# Queries

In [1]:
data_user_welfare_surplus = '''
SELECT 
    block_number,
    `hash`,
    transaction_index as `index`,
    gas as gas_limit,
    gas_price,
    receipt_gas_used as gas_used,
    max_fee_per_gas,
    max_priority_fee_per_gas,
    MAX(gas_price-max_priority_fee_per_gas) OVER (PARTITION BY block_number) AS base_fee,
    receipt_status as status,
    transaction_type as type
FROM `bigquery-public-data.crypto_ethereum.transactions`
WHERE DATE(block_timestamp) = "2023-01-01"

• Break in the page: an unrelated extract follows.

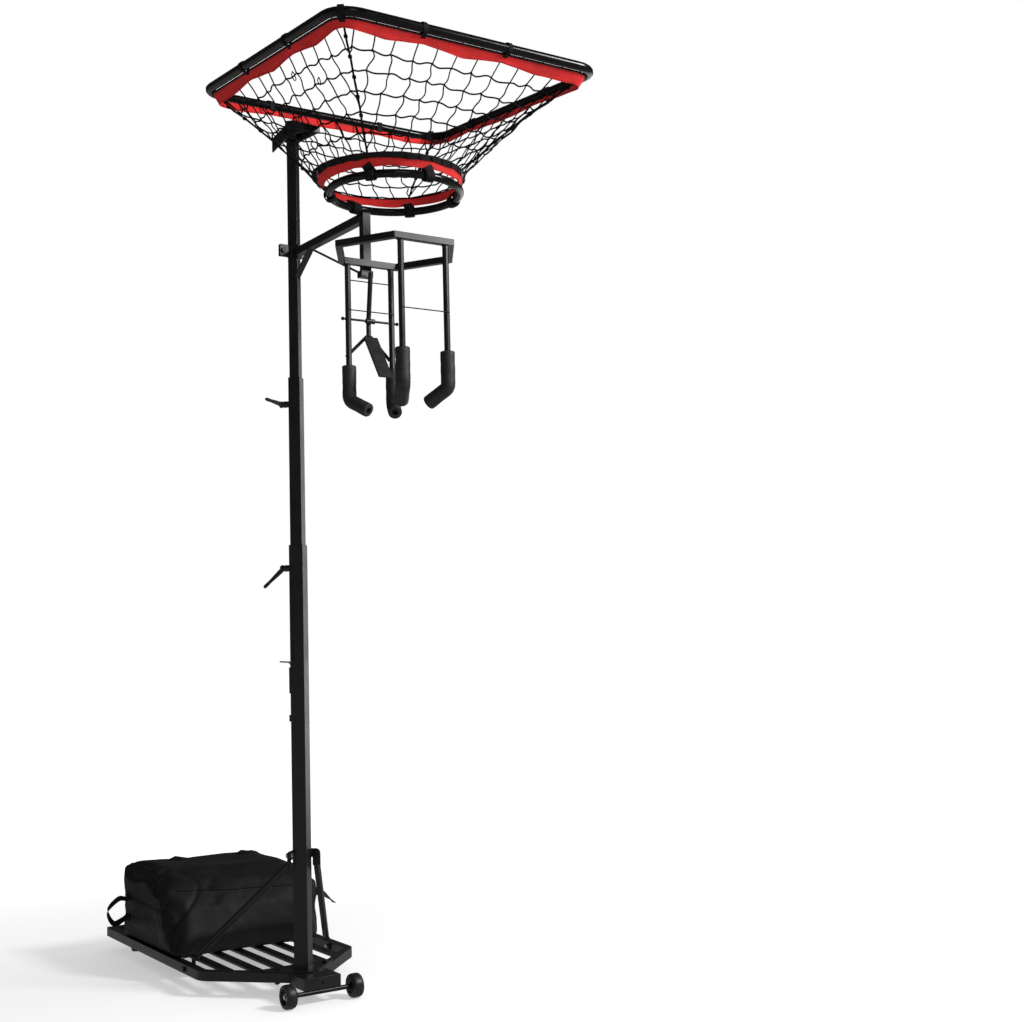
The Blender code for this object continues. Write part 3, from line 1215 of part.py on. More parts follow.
def net_panel(name, side):
    """One wall of the feeder net, gathered from the rim to the lower band, with its corner cord."""
    inward, fall = band_rise()
    start = RIM_TUBE + BAND_STANDOFF + TOP_BAND_DEPTH + BAND_THICKNESS / 2 + NET_STRAND / 2 + GAP
    top = rim_quarter(side, inward * start, fall * start, 60)
    mid_angle = {0: 90, 1: 180, 2: 270, 3: 360}[side]
    foot_z = LOWER_BAND_TOP + BAND_THICKNESS + NET_STRAND
    half_gap = NET_EDGE_GAP

    def top_at(share):
        position = share * 60
        index = min(int(position), 59)
        return top[index].lerp(top[index + 1], position - index)

    def foot_at(share):
        angle = math.radians(mid_angle - 45 + 90 * share)
        return Vector((LOWER_BAND_RADIUS * math.cos(angle), HOLDER_Y + LOWER_BAND_RADIUS * math.sin(angle), foot_z))

    top_length = (top[0] - top[-1]).length
    foot_length = LOWER_BAND_RADIUS * math.pi / 2
    bm = bmesh.new()
    grid = []
    for row in range(NET_ROWS + 1):
        down = row / NET_ROWS
        edge = half_gap / (top_length + (foot_length - top_length) * down)
        line = []
        for column in range(NET_COLUMNS + 1):
            share = edge + (1 - edge) * column / NET_COLUMNS
            line.append(bm.verts.new(top_at(share).lerp(foot_at(share), down)))
        grid.append(line)
    for upper, lower in zip(grid, grid[1:]):
        for index in range(NET_COLUMNS):
            bm.faces.new((upper[index], lower[index], lower[index + 1], upper[index + 1]))
    panel = place(name, mesh_from(bm, name), "black_cord")
    wires = panel.modifiers.new("Strands", "WIREFRAME")
    wires.thickness = NET_STRAND
    wires.use_even_offset = False
    wires.use_boundary = True
    wires.use_replace = True
    cord_top = top_at(1).lerp(foot_at(1), -0.0)
    join(panel, tube_mesh("corner_cord", (cord_top, cord_top.lerp(foot_at(1), 0.5), foot_at(1)),
                          CORNER_CORD_RADIUS, 1))
    return panel


def build_funnel():
    rim, (beam, lock) = build_rim()
    band = build_top_band()
    panels = [net_panel("net_" + label, side)
              for side, label in enumerate(("back", "left", "front", "right"))]
    hinge = empty_at("tilt_axis", (0, 0, TILT_Z))
    carry(hinge, rim, beam, lock, band, *panels)


def build_bag():
    """The load bag on the deck: a squat soft box with a sloping lid, and its two webbing ends."""
    bottom = SLAT_TOP + GAP
    bag = place("load_bag", box_mesh("load_bag", (BAG_LEFT, BAG_FRONT, bottom), (BAG_RIGHT, BAG_BACK, BAG_TOP)),
                "bag_fabric")
    bm = bmesh.new()
    bm.from_mesh(bag.data)
    bmesh.ops.bisect_plane(bm, geom=bm.verts[:] + bm.edges[:] + bm.faces[:], dist=0.00001,
                           plane_co=(0, BAG_FRONT + BAG_LID_START, 0), plane_no=(0, 1, 0))
    for vert in bm.verts:
        if vert.co.z > bottom + 0.01 and vert.co.y < BAG_FRONT + 0.01:
            vert.co.z = BAG_SHOULDER
    bm.to_mesh(bag.data)
    bm.free()
    bevel(bag, 0.018, 2)
    bag.data.shade_smooth()
    upright = Matrix(((1, 0, 0, 0), (0, 0, -1, 0), (0, 1, 0, 0), (0, 0, 0, 1)))
    for name, wall, side, y, z, reach in (("bag_handle_left", BAG_LEFT, -1, 0.640, 0.165, 0.070),
                                          ("bag_strap_right", BAG_RIGHT, 1, 0.430, 0.190, 0.060)):
        root = wall + side * (GAP + STRAP_THICKNESS / 2)
        path = fillet_path(((root, z + 0.028), (root + side * reach, z + 0.004), (root + side * reach * 0.75, z - 0.030),
                            (root, z - 0.020)), 0.010, 4)
        outline = ribbon(path, STRAP_THICKNESS)
        strap = place(name, flat_mesh(name, (outline,), STRAP_WIDTH, Matrix.Translation((0, y, 0)) @ upright),
                      "bag_fabric")
        wall_face = wall + side * GAP
        limits = sorted((wall_face, wall_face - side * 0.05))
        cut(strap, box_mesh("strap_trim", (limits[0], y - 0.05, z - 0.1), (limits[1], y + 0.05, z + 0.1)))


def ribbon(path, thickness):
    """The outline of a strip of even thickness along a path in the plane."""
    outer = []
    inner = []
    for index, point in enumerate(path):
        ahead = path[min(index + 1, len(path) - 1)]
        behind = path[max(index - 1, 0)]
        run = (ahead - behind).normalized()
        normal = Vector((-run.y, run.x)) * thickness / 2
        outer.append(point + normal)
        inner.append(point - normal)
    return outer + inner[::-1]


def centre_on_footprint():
    """Move the whole part along its length, so that the origin is under its middle."""
    for item in list(parts.objects) + list(cutters.objects):
        if item.parent is None:
            item.location.y += FOOTPRINT_SHIFT


def main():
    clear_scene()
    build_base()
    build_wheels()
    build_mast()
    build_catch()
    build_clamp_lever("clamp_lever_lower", MAST_HALF, MIDDLE_HALF, CLAMP_LOWER_Z,
                      LOWER_HANDLE_LEAN, LOWER_HANDLE_SWING)
    build_clamp_lever("clamp_lever_upper", MIDDLE_HALF, UPPER_HALF, CLAMP_UPPER_Z,
                      UPPER_HANDLE_LEAN, UPPER_HANDLE_SWING)
    build_brace("brace_left", -1)
    build_brace("brace_right", 1)
    build_head_frame()
    build_ring()
    build_hexagon()
    build_fingers()
    build_release()
    build_funnel()
    build_lower_band()
    build_bag()
    centre_on_footprint()


main()
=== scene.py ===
import math
import random

import bmesh
import bpy
from mathutils import Matrix, Vector, noise


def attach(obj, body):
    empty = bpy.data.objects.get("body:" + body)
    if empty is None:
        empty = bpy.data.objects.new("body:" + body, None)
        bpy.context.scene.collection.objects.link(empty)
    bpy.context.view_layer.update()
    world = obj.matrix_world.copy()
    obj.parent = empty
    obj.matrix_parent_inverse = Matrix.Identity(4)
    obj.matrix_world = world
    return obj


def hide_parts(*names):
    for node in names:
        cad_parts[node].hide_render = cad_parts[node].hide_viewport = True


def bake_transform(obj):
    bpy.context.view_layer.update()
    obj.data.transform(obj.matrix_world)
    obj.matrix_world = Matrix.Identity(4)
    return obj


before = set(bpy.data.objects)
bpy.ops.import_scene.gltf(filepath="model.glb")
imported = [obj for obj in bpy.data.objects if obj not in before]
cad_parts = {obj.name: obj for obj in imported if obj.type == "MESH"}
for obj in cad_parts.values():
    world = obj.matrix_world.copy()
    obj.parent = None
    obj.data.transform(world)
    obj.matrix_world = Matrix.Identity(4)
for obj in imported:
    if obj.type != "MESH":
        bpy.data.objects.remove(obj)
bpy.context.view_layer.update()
print("the frame is loaded")

# The camera at the photograph's place

camera = {
    "place": (-1.7647, -3.6639, 0.9823),
    "right": (0.82961, -0.55778, -0.02510),
    "up": (-0.02455, -0.08134, 0.99638),
    "back": (-0.55780, -0.82600, -0.08117),
    "lens": 50.857,
}
lensData = bpy.data.cameras.new("camera")
lensData.lens = camera["lens"]
lensData.sensor_width = 36
viewer = bpy.data.objects.new("camera", lensData)
bpy.context.scene.collection.objects.link(viewer)
turned = Matrix((camera["right"], camera["up"], camera["back"])).transposed()
viewer.matrix_world = Matrix.Translation(camera["place"]) @ turned.to_4x4()
bpy.context.scene.camera = viewer
print("the camera stands")

# The studio: a white floor that keeps its shadow, soft light from the right and the left

studio = {
    "floorColour": (0.78, 0.78, 0.78),
    "floorGlow": (0.42, 0.78),
    "glowReach": (1.0, 3.4),
    "floorShine": 0.32,
    "floorSize": 30,
    "floorZ": -0.0006,
    "ambient": 0.32,
    "ambientShine": 0.05,
    "keyPower": 190,
    "keyPlace": (2.6, -3.4, 3.6),
    "keyAim": (0, 0, 1.2),
    "keySize": 1.3,
    "fillPower": 19,
    "fillPlace": (-1.2, -4.6, 3.8),
    "fillAim": (0, 0, 1.4),
    "fillSize": 1.8,
    "sidePower": 36,
    "sidePlace": (3.7, 1.9, 1.2),
    "sideAim": (0, 0, 1.4),
    "sideSize": 3.4,
}


# one shader, and another for the rays that are named
def byRay(tree, path, rays, usual, special):
    mix = tree.nodes.new("ShaderNodeMixShader")
    tree.links.new(path.outputs[rays], mix.inputs[0])
    tree.links.new(usual.outputs[0], mix.inputs[1])
    tree.links.new(special.outputs[0], mix.inputs[2])
    return mix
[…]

-- priority fee is to compute using basefee
'''

data_sim_4844 = '''
SELECT
    block_number,
    `hash`,
    transaction_index as `index`,
    gas as gas_limit,
    gas_price,
    receipt_gas_used as gas_used,
    max_fee_per_gas,
    max_priority_fee_per_gas,
    MAX(gas_price-max_priority_fee_per_gas) OVER (PARTITION BY block_number) AS base_fee,
    receipt_status as status,
    transaction_type as type,
    CASE
        WHEN (
        from_address = "0x6887246668a3b87f54deb3b94ba47a6f63f32985" -- op sequencer address
        AND to_address = "0x5e4e65926ba27467555eb562121fac00d24e9dd2" -- op CanonicalTransactionChain address
        ) THEN "op_data"
        WHEN (
        from_address = "0xc1b634853cb333d3ad8663715b08f41a3aec47cc" -- arb batch submitter address
        AND to_address = "0x1c479675ad559dc151f6ec7ed3fbf8cee79582b6" -- arb sequencer inbox
        ) THEN "arb_data"
        ELSE "other"
    END AS data_tag,
    (byte_length(input) / 2 - 1) AS data_bytes
FROM `bigquery-public-data.crypto_ethereum.transactions`
WHERE DATE(block_timestamp) = "2023-02-24"
'''

# 4844 Data for Simulation

In [2]:
from google.colab import auth
from google.cloud import bigquery

project = 'incrementai-proto'
location = 'US'
client = bigquery.Client(project=project, location=location)
auth.authenticate_user()

job = client.get_job('bquxjob_6e2a1255_186de4908d7')

df = job.to_dataframe()
df.head()

ModuleNotFoundError: No module named 'google'

In [None]:
import pandas as pd
import statistics as stats

## Approx max_fee and priority_fee for type 1 txns

In [None]:
bin_labels = range(1,9)
df['gas_bucket'] = pd.qcut(df['gas_used'], q=10, labels=bin_labels, duplicates='drop')

In [None]:
dfm = df[df.type==2][['block_number', 'gas_bucket', 'max_fee_per_gas', 'max_priority_fee_per_gas']].groupby(
    ['block_number', 'gas_bucket']).apply(lambda x: pd.Series(dict(
        max_fee_imputed = stats.median(x['max_fee_per_gas']),
        max_priority_fee_imputed = stats.median(x['max_priority_fee_per_gas']),
    ))).reset_index()
dfm.tail(10)

In [None]:
df = df.merge(dfm, on=['block_number', 'gas_bucket'], how='inner')
df.head(10)

In [None]:
df['max_fee'] = df.apply(lambda x: x['max_fee_per_gas'] if x['type']==2 else max(x['max_fee_imputed'], x['gas_price']), axis=1) # to avoid negative surplus take the max of imputed max fee and price
df['max_priority_fee'] = df.apply(lambda x: x['max_priority_fee_per_gas'] if x['type']==2 else x['max_priority_fee_imputed'], axis=1)
df.head(10)

## Get blob data

In [None]:
df['gas_used_calldata'] = df.apply(lambda x: 16*x['data_bytes'], axis=1)

In [None]:
dfo = df[['block_number', 'index', 'gas_used', 'max_fee', 'max_priority_fee', 'base_fee', 'data_tag', 'data_bytes', 'gas_used_calldata']].copy()
dfo.head()

In [None]:
dfo[dfo['data_tag']=='arb_data'].describe(percentiles=[0.5])

In [None]:
dfo[dfo['data_tag']=='arb_data'].sort_values('block_number')['block_number'].drop_duplicates().diff().describe(percentiles=[0.5])

In [None]:
dfo[dfo['data_tag']=='op_data'].describe(percentiles=[0.5])

In [None]:
dfo[dfo['data_tag']=='op_data'].sort_values('block_number')['block_number'].drop_duplicates().diff().describe(percentiles=[0.5])

In [None]:
dfo.to_csv('4844-sample.csv', index=False)